**AIM OF THE EXERCISE**
Copy out every line in which the string "three" occurs.

**RECORDS SHOWN**
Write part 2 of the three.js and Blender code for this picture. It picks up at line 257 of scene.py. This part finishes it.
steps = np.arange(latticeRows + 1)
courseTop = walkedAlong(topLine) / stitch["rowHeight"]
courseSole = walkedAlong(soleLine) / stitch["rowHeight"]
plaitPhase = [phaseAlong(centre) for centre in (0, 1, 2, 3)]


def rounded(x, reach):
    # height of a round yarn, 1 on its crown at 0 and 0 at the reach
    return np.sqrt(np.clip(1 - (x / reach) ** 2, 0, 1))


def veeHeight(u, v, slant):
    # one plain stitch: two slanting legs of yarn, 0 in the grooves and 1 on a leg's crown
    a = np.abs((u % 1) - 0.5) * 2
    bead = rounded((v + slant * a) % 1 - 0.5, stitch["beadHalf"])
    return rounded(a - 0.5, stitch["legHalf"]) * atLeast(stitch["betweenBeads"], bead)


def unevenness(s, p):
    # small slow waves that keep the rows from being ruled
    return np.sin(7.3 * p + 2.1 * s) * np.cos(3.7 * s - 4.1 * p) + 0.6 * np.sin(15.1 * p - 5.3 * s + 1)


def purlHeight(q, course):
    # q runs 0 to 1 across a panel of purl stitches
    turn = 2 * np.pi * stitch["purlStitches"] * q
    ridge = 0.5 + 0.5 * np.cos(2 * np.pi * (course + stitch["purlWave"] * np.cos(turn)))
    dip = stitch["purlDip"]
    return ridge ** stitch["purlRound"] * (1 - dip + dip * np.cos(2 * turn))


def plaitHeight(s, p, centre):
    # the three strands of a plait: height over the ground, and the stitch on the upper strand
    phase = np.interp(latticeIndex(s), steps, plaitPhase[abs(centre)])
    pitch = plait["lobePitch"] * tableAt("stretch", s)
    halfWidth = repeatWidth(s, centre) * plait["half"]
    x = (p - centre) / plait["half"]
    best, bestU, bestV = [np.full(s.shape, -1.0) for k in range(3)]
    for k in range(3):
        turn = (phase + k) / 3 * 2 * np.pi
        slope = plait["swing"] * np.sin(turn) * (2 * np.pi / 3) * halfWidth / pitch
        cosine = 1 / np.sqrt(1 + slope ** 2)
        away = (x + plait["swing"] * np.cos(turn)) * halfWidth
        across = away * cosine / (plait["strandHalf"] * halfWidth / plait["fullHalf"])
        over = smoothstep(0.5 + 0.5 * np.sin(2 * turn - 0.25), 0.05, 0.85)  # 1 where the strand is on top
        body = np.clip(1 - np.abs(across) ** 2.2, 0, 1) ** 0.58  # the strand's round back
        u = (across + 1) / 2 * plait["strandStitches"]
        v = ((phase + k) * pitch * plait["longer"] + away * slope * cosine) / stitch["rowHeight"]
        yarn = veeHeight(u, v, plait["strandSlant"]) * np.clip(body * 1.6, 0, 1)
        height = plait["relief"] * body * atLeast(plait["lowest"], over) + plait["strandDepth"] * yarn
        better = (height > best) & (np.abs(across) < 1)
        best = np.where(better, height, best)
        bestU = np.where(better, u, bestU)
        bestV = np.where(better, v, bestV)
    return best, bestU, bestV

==

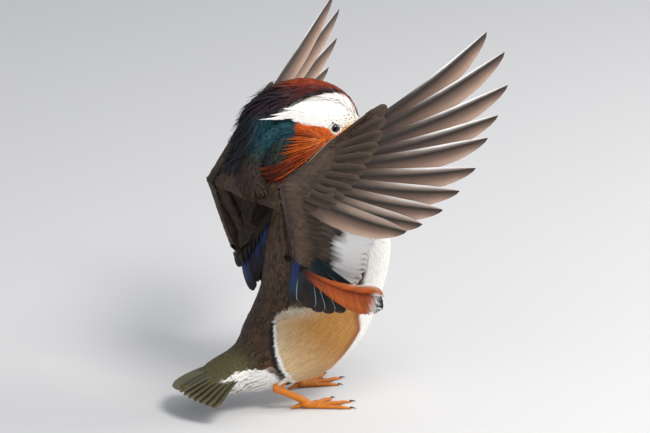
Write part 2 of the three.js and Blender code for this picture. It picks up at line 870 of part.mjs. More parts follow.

==

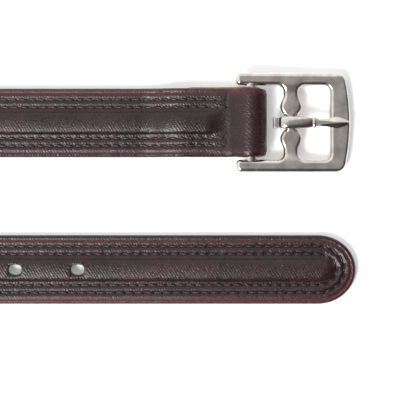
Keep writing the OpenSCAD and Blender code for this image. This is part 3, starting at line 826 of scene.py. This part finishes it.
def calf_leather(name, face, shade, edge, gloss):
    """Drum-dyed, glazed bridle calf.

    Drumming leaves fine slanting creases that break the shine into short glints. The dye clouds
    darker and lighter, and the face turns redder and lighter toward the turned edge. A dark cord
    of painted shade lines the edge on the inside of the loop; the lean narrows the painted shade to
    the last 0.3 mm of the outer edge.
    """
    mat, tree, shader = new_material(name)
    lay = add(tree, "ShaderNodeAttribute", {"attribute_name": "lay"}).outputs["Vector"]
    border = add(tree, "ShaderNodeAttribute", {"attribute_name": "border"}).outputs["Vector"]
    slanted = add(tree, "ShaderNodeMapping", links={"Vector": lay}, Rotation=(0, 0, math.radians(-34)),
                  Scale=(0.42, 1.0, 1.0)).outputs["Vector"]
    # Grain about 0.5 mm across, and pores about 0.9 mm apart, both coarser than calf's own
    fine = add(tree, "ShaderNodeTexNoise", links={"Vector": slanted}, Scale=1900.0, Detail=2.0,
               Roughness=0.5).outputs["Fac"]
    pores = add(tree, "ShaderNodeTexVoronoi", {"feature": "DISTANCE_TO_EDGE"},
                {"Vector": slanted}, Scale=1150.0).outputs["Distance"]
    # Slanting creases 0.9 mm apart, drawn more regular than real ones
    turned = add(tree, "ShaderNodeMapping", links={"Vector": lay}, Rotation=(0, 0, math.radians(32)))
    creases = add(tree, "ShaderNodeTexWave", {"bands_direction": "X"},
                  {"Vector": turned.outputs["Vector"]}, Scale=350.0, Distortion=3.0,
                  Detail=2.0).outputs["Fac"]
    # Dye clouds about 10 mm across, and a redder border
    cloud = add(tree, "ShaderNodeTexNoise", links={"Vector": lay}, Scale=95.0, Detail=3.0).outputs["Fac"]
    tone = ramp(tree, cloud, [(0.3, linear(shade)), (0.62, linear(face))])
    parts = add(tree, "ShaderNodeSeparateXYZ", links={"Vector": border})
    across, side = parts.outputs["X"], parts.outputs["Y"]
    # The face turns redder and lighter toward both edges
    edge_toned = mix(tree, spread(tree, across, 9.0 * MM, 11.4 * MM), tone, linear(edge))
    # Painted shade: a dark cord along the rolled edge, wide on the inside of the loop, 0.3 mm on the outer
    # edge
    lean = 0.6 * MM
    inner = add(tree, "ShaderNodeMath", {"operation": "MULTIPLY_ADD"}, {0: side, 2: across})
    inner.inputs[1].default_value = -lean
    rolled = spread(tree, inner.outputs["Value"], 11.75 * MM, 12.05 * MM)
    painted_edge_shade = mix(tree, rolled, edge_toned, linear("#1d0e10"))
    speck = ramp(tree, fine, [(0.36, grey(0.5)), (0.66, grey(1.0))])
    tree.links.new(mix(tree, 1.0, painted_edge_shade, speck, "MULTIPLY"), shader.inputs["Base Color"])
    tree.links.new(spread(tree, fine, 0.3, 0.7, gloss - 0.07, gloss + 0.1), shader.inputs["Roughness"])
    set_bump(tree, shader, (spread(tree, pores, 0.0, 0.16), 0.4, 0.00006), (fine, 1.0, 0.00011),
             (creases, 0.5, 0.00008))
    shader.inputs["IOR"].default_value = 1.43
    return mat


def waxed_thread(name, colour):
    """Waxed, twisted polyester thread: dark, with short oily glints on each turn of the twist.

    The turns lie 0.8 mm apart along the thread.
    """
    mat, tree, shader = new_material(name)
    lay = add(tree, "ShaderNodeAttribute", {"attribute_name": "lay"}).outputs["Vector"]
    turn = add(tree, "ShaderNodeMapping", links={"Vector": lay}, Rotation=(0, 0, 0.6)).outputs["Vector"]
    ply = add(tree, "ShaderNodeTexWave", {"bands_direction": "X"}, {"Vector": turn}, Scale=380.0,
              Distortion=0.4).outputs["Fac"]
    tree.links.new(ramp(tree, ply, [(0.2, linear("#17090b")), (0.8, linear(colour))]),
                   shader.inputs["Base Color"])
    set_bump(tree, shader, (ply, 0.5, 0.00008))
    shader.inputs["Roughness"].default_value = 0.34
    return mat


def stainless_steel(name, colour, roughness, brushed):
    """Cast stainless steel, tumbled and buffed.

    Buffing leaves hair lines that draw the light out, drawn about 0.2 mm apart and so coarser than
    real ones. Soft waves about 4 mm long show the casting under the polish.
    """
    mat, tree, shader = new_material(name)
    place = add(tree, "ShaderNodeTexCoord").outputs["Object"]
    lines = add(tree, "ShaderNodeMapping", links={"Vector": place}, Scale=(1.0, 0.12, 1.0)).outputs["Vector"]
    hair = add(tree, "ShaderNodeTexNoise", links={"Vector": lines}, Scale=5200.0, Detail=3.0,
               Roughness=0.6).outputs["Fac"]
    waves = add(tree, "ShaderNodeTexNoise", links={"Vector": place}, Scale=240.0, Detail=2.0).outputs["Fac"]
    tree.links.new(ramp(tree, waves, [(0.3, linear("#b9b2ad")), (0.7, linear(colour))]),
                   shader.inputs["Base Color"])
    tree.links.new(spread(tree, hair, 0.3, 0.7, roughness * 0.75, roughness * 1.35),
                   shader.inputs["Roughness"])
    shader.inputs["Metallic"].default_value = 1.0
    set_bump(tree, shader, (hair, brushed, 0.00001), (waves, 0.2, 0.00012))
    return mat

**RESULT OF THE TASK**
Write part 2 of the three.js and Blender code for this picture. It picks up at line 257 of scene.py. This part finishes it.
    # the three strands of a plait: height over the ground, and the stitch on the upper strand
Write part 2 of the three.js and Blender code for this picture. It picks up at line 870 of part.mjs. More parts follow.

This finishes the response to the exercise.